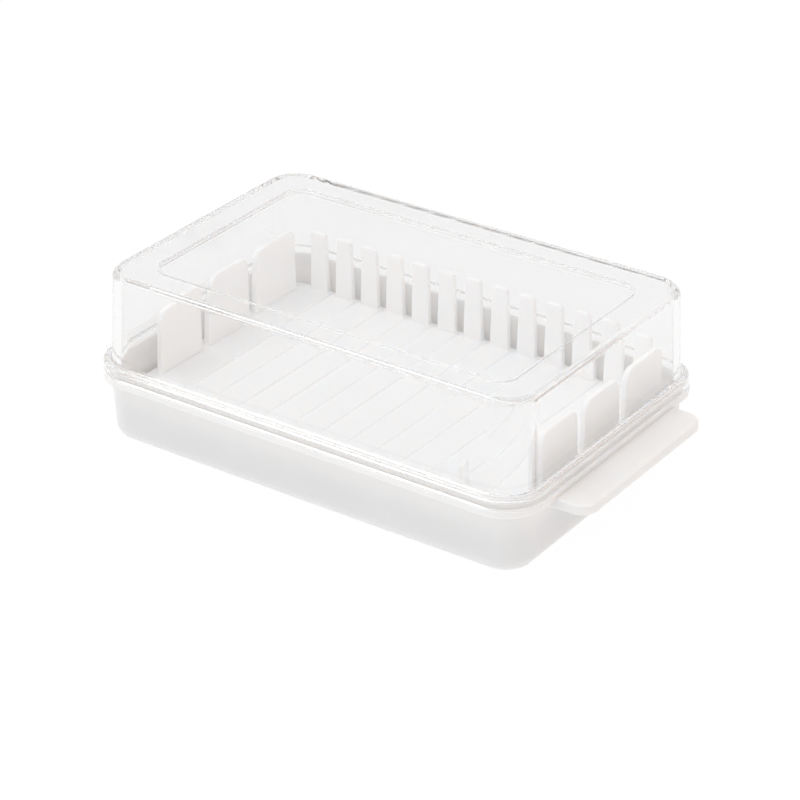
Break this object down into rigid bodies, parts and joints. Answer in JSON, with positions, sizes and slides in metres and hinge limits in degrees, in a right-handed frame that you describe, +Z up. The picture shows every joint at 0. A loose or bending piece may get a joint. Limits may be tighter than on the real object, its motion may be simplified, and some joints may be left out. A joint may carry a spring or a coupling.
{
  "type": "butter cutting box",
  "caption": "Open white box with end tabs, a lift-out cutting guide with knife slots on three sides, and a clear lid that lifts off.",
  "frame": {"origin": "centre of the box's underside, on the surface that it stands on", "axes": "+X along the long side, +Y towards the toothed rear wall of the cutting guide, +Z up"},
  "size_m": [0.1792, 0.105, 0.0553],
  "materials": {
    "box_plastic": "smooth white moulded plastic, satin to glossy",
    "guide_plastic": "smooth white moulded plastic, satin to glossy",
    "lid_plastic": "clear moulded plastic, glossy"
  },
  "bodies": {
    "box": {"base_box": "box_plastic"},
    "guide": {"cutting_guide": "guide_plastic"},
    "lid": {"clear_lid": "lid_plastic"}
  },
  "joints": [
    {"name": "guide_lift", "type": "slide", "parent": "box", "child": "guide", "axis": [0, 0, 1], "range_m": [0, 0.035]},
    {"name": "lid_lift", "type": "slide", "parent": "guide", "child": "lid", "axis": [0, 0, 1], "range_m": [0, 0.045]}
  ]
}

────

Which lines include the word "bodies"? Copy every one of them.

Break this object down into rigid bodies, parts and joints. Answer in JSON, with positions, sizes and slides in metres and hinge limits in degrees, in a right-handed frame that you describe, +Z up. The picture shows every joint at 0. A loose or bending piece may get a joint. Limits may be tighter than on the real object, its motion may be simplified, and some joints may be left out. A joint may carry a spring or a coupling.
  "bodies": {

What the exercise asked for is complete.